%%

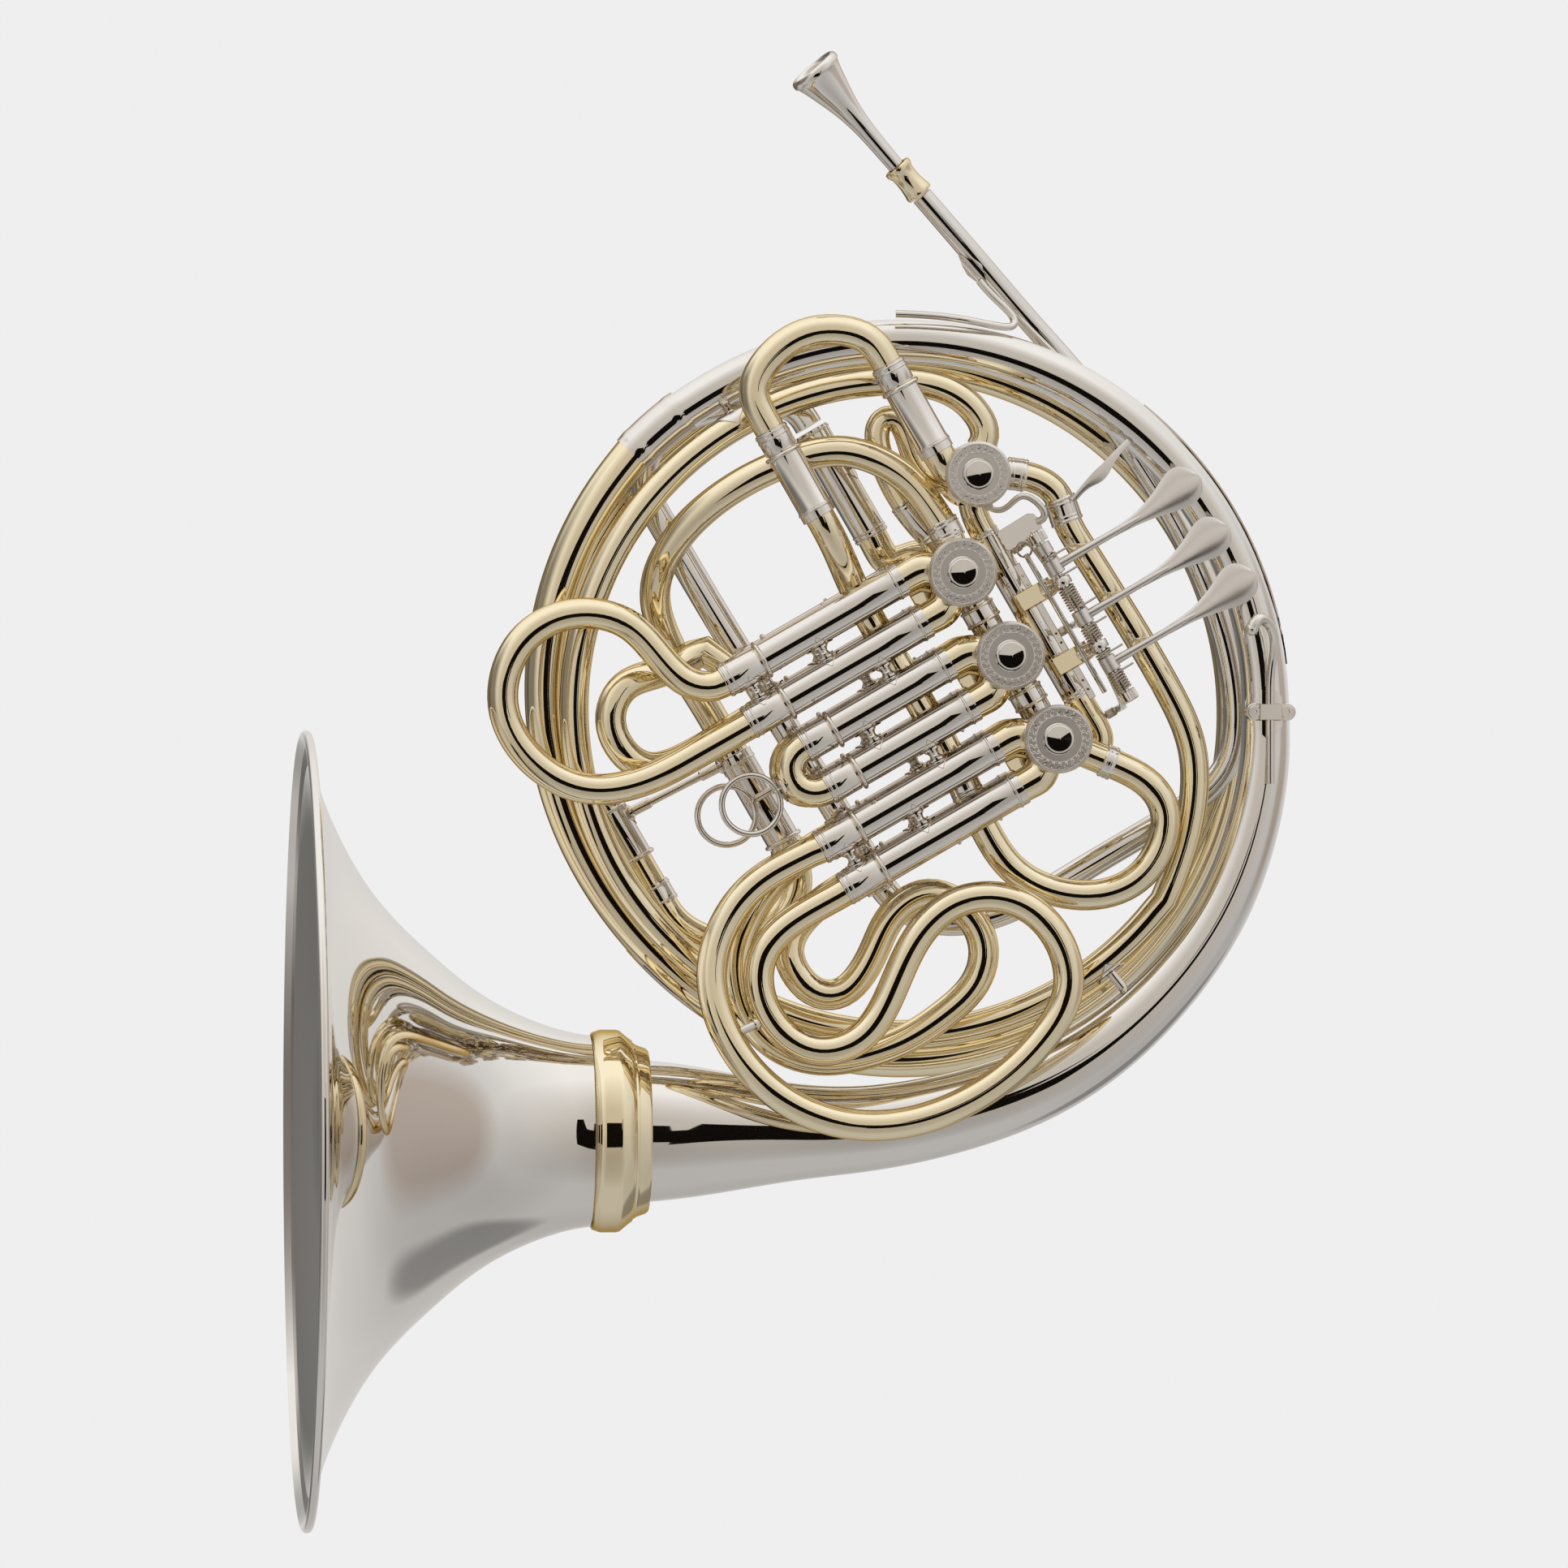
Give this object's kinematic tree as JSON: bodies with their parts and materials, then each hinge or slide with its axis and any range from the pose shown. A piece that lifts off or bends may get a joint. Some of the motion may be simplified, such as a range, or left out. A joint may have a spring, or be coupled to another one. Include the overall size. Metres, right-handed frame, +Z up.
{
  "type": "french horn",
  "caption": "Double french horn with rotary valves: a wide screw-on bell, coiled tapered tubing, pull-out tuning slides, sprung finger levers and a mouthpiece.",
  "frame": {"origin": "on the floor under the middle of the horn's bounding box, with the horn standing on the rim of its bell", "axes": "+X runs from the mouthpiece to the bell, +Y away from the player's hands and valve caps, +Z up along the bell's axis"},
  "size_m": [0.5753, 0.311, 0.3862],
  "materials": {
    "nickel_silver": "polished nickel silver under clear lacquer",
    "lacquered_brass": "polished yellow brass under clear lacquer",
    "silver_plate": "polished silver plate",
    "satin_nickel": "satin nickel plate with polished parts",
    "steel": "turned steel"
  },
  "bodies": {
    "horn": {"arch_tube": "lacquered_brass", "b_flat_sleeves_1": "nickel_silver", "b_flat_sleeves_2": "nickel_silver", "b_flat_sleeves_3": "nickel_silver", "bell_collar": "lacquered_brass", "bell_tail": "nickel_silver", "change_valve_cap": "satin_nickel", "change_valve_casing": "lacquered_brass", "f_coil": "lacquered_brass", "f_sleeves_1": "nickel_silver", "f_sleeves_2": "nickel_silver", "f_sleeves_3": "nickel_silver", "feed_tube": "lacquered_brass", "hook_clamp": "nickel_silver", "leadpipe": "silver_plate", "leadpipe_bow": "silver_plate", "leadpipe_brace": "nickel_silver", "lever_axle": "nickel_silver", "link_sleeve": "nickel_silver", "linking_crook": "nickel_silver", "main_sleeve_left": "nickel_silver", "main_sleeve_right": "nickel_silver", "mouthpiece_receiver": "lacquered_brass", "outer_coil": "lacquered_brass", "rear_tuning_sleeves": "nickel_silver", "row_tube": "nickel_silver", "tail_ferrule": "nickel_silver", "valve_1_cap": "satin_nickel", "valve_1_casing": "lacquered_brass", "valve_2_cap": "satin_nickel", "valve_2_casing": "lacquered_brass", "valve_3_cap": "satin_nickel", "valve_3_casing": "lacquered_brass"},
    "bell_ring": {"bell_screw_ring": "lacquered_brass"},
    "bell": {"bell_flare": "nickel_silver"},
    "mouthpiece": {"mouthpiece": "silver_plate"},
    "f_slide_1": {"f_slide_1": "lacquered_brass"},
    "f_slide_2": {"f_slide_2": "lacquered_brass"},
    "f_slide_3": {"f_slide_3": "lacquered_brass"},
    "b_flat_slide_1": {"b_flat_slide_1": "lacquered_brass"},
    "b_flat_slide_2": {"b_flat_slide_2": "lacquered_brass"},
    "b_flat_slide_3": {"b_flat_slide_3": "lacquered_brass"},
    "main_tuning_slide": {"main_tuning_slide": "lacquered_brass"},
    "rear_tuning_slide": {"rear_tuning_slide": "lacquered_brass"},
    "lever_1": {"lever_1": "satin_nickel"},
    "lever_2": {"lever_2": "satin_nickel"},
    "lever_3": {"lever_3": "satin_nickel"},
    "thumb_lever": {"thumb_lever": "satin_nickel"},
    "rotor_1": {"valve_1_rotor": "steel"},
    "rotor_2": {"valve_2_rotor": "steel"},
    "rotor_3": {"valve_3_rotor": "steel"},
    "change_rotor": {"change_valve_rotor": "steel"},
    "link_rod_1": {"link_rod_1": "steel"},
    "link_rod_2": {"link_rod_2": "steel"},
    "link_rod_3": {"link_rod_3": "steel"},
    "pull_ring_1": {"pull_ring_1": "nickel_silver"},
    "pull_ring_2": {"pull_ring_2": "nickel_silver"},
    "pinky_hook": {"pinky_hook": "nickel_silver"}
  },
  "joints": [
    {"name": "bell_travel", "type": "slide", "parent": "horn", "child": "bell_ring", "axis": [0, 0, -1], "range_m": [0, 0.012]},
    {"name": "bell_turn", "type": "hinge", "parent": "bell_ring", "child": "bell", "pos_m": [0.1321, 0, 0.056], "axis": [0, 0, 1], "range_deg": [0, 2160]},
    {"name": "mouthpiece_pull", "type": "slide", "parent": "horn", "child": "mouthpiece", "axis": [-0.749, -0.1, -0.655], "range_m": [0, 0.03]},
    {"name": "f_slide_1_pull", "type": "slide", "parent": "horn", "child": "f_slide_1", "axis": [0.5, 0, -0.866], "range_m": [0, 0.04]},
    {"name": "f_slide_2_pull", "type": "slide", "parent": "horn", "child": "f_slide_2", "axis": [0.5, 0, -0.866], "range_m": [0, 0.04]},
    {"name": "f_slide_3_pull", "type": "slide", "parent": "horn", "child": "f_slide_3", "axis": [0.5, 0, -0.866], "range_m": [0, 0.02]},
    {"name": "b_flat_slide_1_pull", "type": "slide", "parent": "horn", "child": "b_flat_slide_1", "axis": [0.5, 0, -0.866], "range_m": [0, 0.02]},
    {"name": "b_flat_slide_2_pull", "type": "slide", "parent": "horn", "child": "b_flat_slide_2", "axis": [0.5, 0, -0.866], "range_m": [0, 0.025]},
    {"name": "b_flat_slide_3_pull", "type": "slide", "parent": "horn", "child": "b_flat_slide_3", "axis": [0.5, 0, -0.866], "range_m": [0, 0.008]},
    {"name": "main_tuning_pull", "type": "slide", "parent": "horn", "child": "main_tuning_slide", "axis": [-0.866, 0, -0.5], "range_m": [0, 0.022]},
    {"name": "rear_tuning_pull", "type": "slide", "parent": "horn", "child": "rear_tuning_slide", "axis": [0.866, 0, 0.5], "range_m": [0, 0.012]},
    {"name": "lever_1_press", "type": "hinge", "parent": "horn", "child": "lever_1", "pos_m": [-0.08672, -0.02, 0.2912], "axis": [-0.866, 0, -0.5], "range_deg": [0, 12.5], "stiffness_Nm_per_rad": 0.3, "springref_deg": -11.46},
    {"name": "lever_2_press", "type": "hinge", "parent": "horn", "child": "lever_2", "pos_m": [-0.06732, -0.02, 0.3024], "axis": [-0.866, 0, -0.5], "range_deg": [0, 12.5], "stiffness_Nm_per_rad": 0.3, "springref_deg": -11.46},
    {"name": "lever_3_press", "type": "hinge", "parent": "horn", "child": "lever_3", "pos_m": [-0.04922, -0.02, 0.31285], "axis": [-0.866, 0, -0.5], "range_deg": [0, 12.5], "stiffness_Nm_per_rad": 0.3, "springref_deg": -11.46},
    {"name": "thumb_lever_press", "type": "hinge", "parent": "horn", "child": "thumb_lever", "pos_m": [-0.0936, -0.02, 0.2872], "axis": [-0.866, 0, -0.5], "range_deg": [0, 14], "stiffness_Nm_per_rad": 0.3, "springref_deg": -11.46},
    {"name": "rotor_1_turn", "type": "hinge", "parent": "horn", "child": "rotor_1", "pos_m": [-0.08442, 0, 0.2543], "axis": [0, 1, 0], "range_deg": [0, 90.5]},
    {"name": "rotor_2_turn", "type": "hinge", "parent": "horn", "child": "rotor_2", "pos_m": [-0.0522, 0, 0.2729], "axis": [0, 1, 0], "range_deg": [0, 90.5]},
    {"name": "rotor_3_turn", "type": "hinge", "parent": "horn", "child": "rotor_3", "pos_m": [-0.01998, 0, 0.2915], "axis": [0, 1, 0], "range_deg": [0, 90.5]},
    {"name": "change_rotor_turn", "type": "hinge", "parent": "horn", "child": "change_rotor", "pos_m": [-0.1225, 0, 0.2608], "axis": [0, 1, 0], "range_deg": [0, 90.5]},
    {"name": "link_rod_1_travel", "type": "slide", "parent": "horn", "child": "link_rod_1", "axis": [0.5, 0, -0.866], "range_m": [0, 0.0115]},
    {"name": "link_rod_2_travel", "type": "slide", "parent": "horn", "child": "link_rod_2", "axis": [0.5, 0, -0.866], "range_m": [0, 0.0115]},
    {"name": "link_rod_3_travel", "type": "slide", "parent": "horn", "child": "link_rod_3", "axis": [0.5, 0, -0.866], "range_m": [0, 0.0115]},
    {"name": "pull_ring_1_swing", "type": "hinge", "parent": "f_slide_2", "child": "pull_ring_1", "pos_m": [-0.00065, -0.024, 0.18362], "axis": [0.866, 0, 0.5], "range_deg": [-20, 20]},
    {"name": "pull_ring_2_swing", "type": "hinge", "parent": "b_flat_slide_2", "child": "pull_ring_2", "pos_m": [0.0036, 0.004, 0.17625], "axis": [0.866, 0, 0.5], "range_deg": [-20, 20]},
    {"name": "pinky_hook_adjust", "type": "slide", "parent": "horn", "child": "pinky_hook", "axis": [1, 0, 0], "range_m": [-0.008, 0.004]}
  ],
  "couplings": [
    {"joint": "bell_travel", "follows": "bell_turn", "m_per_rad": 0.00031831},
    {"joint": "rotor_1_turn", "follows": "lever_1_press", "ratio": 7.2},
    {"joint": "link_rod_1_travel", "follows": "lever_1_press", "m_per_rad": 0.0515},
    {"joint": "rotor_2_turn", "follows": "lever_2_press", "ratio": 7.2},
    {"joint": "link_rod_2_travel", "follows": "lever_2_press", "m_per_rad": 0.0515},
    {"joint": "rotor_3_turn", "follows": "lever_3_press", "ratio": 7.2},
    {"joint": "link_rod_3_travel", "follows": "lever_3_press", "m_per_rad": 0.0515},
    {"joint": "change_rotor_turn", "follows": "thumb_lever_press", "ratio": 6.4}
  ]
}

%%

--- DO THIS ---
Using the material above, gather every line that includes "parts".

--- WRITTEN ANSWER ---
Give this object's kinematic tree as JSON: bodies with their parts and materials, then each hinge or slide with its axis and any range from the pose shown. A piece that lifts off or bends may get a joint. Some of the motion may be simplified, such as a range, or left out. A joint may have a spring, or be coupled to another one. Include the overall size. Metres, right-handed frame, +Z up.
    "satin_nickel": "satin nickel plate with polished parts",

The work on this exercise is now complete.